I began to care about the environment much more than I ever had about five years ago. People often ask me what it was to get me on this path. I usually answer that it’s around that time I started to really learn more about the science behind global warming and started to study it more. But I now know the real reason: it’s because five years ago was when we bought our cottage. Five years ago was when we put nature back into our lives. Five years ago was when I learned that we’re only one species on the planet. And just because other species might not have the same degree of intelligence as we do—although even then I wonder about that sometimes—that doesn’t mean we should destroy their habitats so readily simply because we can.

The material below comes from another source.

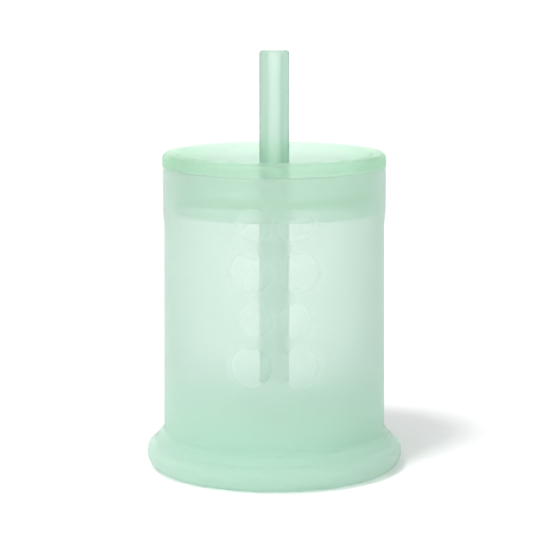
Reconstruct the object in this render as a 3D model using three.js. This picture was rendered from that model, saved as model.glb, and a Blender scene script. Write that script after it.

I’m glad Muskoka doesn’t sit on top of a large source of a fossil fuel that the world requires to feed its addiction. It’s very unlikely to get destroyed for economic reasons so my little piece of heaven is likely to survive for many years to come. But it makes me sad that northern Alberta with its beautiful boreal forest isn’t so lucky. Nor are the many (non-voting) lives that depend on it for their survival.
If everyone on the planet had a chance to really get back to nature and commune with it as we were fortunate enough to get to do five years ago, I truly believe more people would start to see their role on the planet differently. We all share it. But human beings have to stop being the bullies of Earth, forcing other species to go play in other playgrounds or die trying to get there.
This sort of behaviour doesn’t become, considering how we’re “the most intelligent” on the planet.